__Materials provided__

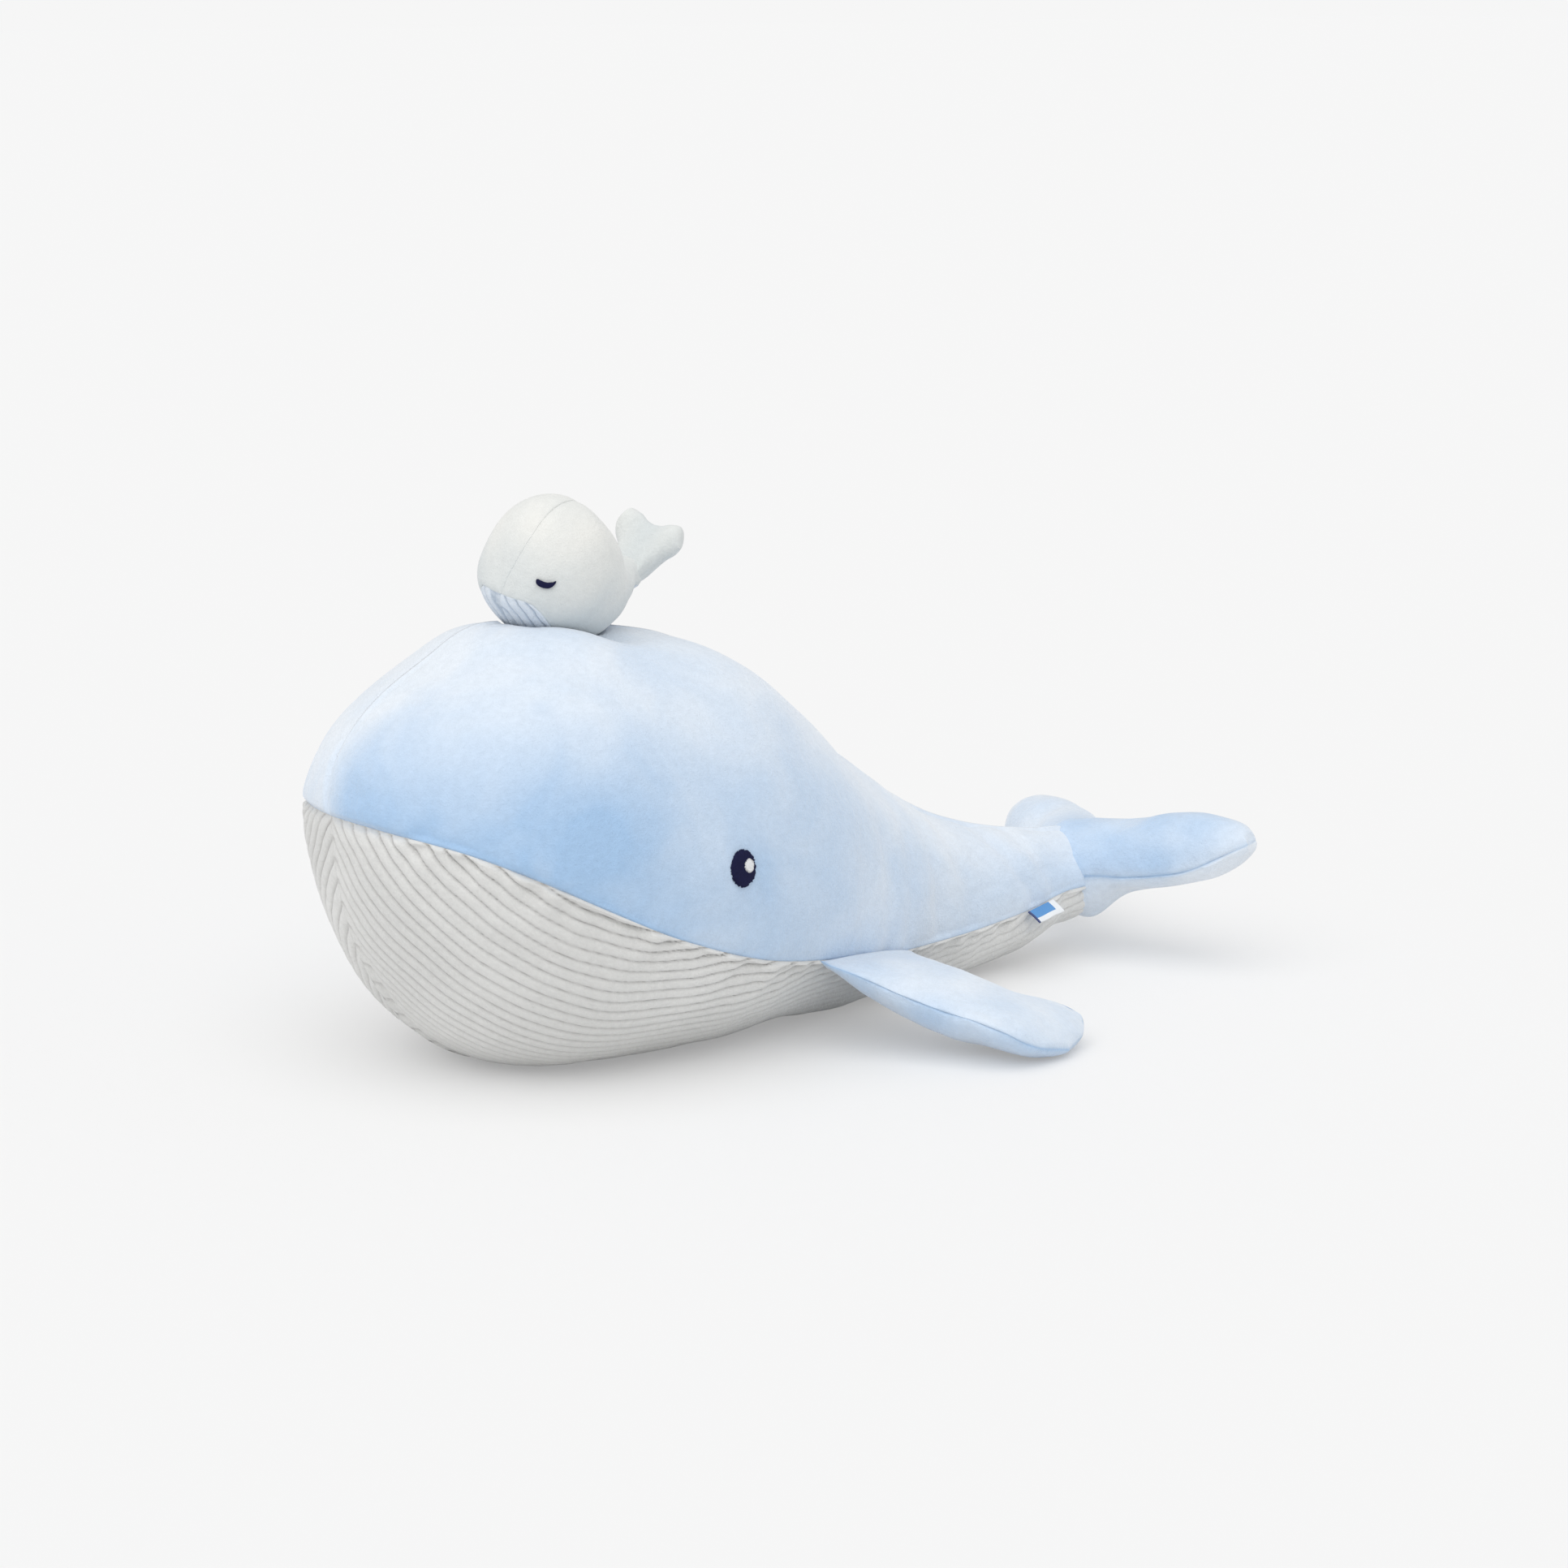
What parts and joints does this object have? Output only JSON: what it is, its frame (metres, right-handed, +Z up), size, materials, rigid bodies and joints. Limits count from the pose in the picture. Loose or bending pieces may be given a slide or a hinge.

--

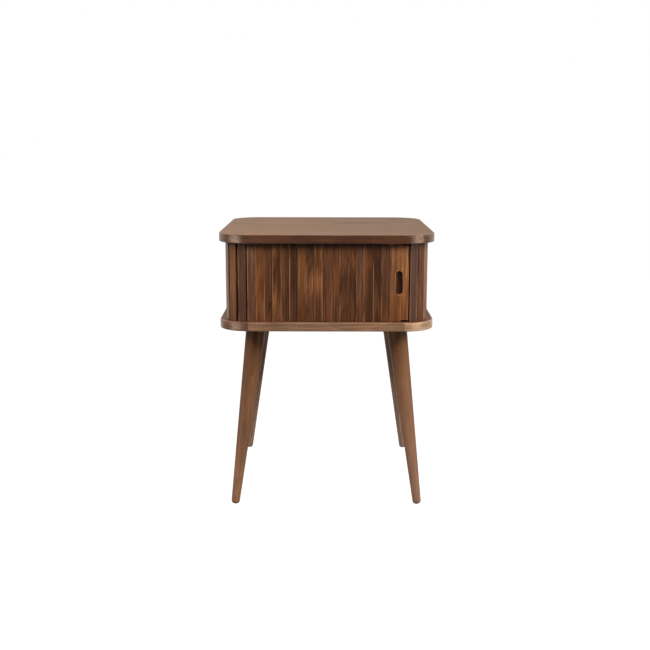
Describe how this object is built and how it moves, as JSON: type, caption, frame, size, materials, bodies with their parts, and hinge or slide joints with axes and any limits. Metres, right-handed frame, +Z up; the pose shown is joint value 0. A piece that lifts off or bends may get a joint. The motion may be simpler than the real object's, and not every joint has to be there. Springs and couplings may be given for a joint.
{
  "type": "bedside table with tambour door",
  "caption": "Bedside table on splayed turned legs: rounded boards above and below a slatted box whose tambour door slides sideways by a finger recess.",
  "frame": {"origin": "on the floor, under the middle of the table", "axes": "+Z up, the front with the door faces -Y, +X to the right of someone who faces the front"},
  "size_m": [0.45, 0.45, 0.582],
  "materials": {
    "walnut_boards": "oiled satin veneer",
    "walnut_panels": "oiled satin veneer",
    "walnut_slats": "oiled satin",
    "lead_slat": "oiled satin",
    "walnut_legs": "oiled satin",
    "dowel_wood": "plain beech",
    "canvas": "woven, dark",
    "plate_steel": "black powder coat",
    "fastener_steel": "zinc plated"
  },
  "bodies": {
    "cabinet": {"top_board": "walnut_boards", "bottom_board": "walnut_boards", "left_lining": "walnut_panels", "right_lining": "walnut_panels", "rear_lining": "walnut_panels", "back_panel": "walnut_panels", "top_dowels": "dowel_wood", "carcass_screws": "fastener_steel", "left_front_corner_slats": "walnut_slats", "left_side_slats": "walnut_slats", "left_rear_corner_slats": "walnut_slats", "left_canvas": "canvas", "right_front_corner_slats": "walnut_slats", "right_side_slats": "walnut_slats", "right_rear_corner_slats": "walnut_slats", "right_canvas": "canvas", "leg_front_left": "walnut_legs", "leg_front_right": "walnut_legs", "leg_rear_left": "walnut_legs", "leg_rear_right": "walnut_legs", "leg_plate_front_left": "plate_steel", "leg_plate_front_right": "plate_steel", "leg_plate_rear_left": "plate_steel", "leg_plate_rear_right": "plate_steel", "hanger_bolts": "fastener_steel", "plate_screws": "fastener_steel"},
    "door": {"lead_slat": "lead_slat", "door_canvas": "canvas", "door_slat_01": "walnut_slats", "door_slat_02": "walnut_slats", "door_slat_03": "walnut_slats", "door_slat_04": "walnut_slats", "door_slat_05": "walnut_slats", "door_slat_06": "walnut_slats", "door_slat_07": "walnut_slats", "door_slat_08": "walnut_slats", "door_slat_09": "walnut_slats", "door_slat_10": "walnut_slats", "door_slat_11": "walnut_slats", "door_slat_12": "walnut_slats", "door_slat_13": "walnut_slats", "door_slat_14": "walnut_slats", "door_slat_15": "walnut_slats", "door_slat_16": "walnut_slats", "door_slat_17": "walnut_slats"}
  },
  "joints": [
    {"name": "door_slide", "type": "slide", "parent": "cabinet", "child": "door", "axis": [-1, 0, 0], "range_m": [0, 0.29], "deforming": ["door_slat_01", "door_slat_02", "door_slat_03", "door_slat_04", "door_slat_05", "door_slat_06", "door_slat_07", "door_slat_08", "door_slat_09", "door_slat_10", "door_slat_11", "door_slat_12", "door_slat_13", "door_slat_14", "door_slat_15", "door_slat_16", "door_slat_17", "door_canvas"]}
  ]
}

==

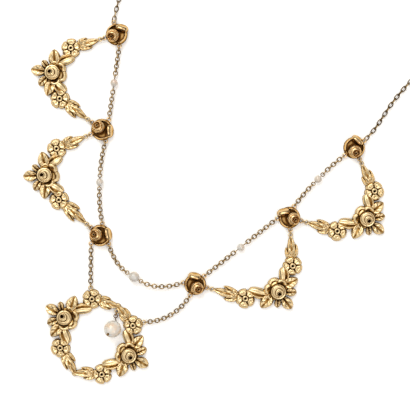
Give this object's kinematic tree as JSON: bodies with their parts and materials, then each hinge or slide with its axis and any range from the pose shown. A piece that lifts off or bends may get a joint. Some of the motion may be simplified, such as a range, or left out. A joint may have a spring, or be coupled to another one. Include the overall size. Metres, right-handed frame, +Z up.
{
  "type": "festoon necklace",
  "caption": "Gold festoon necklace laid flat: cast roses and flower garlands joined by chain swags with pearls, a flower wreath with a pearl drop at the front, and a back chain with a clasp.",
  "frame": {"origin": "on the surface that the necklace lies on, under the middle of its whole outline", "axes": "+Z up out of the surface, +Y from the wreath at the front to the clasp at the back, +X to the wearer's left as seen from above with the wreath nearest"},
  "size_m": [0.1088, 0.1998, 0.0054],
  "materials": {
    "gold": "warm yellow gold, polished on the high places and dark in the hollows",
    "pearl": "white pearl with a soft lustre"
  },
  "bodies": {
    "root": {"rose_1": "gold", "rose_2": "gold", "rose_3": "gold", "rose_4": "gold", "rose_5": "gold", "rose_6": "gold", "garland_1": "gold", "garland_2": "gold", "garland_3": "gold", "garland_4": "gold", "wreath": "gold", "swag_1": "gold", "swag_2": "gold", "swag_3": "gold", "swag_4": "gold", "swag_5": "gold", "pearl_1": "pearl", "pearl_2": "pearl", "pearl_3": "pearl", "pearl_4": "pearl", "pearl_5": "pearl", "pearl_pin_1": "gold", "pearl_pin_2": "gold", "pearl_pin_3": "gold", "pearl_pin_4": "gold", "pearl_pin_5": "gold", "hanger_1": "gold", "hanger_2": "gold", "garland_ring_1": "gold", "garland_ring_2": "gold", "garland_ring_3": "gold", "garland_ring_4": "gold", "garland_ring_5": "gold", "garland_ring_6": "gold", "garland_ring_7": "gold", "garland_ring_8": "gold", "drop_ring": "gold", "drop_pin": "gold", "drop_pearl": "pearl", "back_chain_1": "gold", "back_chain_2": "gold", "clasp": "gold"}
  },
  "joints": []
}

__Written instruction__
Copy out every line in the listing where the word "with" appears.

__Task solution__
Describe how this object is built and how it moves, as JSON: type, caption, frame, size, materials, bodies with their parts, and hinge or slide joints with axes and any limits. Metres, right-handed frame, +Z up; the pose shown is joint value 0. A piece that lifts off or bends may get a joint. The motion may be simpler than the real object's, and not every joint has to be there. Springs and couplings may be given for a joint.
  "type": "bedside table with tambour door",
  "frame": {"origin": "on the floor, under the middle of the table", "axes": "+Z up, the front with the door faces -Y, +X to the right of someone who faces the front"},
Give this object's kinematic tree as JSON: bodies with their parts and materials, then each hinge or slide with its axis and any range from the pose shown. A piece that lifts off or bends may get a joint. Some of the motion may be simplified, such as a range, or left out. A joint may have a spring, or be coupled to another one. Include the overall size. Metres, right-handed frame, +Z up.
  "caption": "Gold festoon necklace laid flat: cast roses and flower garlands joined by chain swags with pearls, a flower wreath with a pearl drop at the front, and a back chain with a clasp.",
  "frame": {"origin": "on the surface that the necklace lies on, under the middle of its whole outline", "axes": "+Z up out of the surface, +Y from the wreath at the front to the clasp at the back, +X to the wearer's left as seen from above with the wreath nearest"},
    "pearl": "white pearl with a soft lustre"